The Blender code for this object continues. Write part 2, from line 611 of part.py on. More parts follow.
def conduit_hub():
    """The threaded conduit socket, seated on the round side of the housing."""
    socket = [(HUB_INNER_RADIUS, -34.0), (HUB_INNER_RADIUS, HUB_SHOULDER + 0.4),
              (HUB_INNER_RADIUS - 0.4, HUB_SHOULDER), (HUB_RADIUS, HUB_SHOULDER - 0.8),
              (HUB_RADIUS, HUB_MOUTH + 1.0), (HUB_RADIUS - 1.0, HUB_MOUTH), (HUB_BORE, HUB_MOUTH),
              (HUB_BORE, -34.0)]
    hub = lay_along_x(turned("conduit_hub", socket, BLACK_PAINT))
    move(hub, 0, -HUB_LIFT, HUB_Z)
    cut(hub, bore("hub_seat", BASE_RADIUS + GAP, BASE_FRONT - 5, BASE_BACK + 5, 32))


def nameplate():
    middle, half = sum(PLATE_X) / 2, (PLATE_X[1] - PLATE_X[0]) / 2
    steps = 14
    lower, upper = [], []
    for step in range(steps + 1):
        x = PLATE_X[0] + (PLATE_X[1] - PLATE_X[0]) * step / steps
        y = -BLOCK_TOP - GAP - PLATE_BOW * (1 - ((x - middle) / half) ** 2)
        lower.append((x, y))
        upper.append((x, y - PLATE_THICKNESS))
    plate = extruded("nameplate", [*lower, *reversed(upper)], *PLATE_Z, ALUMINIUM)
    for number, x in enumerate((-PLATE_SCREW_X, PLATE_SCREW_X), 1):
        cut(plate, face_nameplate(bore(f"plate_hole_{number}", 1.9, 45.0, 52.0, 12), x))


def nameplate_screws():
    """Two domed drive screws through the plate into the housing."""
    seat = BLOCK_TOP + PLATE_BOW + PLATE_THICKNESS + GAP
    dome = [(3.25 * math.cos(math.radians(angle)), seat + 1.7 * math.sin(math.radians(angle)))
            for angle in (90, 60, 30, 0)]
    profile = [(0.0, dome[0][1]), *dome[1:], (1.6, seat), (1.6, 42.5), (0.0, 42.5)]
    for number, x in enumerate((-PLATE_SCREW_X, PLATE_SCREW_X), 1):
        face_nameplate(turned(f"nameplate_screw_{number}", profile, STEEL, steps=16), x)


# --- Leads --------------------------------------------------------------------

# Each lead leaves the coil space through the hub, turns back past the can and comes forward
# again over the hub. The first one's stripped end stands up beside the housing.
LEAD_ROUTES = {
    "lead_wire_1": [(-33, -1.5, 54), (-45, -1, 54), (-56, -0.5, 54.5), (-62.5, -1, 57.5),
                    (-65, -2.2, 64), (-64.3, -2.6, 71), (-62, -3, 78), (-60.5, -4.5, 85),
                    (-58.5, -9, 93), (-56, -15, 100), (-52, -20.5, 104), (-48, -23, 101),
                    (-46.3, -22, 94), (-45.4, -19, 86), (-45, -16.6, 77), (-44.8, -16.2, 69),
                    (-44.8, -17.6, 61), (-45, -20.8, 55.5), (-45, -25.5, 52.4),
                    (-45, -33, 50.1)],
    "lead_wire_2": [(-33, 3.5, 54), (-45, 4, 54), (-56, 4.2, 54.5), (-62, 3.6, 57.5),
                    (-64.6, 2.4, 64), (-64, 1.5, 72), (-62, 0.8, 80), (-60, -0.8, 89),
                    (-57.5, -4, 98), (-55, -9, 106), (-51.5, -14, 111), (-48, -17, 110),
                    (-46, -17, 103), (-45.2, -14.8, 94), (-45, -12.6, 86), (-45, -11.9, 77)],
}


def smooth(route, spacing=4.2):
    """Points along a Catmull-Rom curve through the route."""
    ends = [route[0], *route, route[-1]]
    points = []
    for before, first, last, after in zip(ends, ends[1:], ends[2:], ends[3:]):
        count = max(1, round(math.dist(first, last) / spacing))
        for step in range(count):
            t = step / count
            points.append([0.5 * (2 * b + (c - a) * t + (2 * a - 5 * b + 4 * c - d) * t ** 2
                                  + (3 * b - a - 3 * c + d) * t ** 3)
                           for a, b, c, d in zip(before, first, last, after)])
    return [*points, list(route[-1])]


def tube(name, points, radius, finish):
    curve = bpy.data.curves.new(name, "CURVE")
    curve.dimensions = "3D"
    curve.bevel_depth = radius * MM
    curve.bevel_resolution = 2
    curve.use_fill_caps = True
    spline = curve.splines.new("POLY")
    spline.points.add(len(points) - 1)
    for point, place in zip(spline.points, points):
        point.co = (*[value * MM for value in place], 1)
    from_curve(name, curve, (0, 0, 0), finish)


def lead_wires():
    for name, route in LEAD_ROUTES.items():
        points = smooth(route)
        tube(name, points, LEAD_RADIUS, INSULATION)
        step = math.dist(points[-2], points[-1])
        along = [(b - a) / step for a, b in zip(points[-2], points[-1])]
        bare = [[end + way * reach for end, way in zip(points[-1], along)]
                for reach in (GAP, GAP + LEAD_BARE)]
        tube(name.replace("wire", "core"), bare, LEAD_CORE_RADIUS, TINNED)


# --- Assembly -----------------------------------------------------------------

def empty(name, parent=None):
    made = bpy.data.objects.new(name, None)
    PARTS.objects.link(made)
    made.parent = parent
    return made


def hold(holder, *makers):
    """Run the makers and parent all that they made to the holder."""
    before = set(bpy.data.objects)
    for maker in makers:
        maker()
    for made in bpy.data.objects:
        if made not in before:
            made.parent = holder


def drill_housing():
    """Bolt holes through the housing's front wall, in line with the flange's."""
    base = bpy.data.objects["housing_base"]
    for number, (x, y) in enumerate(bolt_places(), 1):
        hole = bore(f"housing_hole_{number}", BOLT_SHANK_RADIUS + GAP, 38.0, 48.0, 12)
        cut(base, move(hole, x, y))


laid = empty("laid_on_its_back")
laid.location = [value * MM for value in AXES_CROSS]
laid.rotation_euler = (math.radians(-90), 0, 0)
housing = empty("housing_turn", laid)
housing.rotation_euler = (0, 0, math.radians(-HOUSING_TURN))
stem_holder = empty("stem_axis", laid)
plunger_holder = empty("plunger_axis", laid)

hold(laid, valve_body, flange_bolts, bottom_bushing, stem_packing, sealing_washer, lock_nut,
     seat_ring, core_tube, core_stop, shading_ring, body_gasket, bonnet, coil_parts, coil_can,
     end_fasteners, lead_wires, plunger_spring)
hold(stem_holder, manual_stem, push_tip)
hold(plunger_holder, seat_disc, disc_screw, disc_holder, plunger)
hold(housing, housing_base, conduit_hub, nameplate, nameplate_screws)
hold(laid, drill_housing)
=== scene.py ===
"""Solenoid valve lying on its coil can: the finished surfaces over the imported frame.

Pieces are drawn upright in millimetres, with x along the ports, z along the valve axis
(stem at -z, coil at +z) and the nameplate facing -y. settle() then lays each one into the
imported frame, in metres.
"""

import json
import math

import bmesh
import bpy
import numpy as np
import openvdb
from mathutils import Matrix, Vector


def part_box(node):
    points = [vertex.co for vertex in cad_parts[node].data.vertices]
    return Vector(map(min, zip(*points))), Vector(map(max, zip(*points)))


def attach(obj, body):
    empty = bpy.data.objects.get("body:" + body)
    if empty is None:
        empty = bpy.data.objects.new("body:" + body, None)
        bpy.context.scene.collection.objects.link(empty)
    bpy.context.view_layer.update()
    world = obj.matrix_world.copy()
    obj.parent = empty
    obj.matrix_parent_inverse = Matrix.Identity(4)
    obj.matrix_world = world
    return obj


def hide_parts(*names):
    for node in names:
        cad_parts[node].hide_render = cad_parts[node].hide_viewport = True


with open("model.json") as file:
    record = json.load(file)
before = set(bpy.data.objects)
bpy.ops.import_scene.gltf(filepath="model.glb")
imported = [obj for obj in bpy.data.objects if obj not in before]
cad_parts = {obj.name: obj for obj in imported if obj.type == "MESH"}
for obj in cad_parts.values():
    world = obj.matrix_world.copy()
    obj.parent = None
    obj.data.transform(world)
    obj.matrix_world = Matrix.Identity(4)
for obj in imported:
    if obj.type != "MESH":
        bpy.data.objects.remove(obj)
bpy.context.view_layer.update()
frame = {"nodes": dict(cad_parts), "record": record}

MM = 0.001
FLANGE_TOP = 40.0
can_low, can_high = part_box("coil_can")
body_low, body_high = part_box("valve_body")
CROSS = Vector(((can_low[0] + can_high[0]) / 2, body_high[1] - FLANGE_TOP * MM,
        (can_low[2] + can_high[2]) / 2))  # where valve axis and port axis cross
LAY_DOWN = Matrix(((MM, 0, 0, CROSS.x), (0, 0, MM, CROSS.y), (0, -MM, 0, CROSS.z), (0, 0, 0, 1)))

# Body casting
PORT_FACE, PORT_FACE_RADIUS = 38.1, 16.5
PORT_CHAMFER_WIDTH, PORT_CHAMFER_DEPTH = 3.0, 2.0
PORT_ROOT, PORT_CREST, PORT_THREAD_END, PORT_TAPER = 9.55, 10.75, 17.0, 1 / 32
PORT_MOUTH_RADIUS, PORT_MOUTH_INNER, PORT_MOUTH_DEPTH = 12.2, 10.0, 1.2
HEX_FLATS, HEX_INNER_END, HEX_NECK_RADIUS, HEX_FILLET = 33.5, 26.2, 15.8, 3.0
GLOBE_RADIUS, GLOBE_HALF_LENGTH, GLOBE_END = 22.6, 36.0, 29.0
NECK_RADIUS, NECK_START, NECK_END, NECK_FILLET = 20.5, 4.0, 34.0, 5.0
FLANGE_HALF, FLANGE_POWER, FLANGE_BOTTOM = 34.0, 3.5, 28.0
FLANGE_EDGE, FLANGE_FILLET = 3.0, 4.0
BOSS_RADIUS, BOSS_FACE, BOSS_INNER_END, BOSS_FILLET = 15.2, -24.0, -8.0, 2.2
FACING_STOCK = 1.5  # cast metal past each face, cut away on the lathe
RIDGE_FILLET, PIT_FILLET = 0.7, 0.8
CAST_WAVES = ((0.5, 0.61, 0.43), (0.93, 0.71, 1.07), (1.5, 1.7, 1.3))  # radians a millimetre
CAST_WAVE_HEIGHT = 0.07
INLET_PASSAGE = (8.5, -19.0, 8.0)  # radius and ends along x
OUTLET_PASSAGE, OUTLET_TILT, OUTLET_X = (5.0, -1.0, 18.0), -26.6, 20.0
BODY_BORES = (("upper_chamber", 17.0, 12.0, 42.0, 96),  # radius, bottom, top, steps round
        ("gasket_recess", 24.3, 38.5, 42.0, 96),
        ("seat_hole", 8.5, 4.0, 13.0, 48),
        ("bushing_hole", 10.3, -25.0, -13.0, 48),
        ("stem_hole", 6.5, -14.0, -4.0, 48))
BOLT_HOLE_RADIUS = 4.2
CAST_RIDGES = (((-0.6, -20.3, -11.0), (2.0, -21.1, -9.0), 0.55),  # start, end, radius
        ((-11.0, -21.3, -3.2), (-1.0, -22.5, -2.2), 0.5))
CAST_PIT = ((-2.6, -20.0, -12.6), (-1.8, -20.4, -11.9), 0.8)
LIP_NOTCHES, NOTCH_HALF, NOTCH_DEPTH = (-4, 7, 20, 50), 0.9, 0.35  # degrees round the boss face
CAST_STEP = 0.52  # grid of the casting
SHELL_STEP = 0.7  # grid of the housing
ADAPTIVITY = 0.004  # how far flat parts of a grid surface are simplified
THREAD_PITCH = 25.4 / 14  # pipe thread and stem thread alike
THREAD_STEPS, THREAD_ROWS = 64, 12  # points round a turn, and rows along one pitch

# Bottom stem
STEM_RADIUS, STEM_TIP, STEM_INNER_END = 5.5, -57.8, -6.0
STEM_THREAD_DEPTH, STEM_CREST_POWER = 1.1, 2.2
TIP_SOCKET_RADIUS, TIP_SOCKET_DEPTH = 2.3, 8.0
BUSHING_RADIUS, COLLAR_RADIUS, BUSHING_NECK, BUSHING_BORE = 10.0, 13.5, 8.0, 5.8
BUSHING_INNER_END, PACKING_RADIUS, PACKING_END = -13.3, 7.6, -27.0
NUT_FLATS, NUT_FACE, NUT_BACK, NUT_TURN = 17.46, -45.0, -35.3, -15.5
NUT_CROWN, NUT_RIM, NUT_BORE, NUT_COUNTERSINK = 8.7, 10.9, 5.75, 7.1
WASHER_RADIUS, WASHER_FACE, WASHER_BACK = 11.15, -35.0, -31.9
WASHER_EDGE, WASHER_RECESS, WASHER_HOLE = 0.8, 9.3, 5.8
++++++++
> EXERCISE DESCRIPTION
Print exactly the lines above from the one with "hold(stem_holder, manual_stem, push_tip)" to the one with "from mathutils import Matrix, Vector", including both.

> RESPONSE FOR THIS EXERCISE
hold(stem_holder, manual_stem, push_tip)
hold(plunger_holder, seat_disc, disc_screw, disc_holder, plunger)
hold(housing, housing_base, conduit_hub, nameplate, nameplate_screws)
hold(laid, drill_housing)
=== scene.py ===
"""Solenoid valve lying on its coil can: the finished surfaces over the imported frame.

Pieces are drawn upright in millimetres, with x along the ports, z along the valve axis
(stem at -z, coil at +z) and the nameplate facing -y. settle() then lays each one into the
imported frame, in metres.
"""

import json
import math

import bmesh
import bpy
import numpy as np
import openvdb
from mathutils import Matrix, Vector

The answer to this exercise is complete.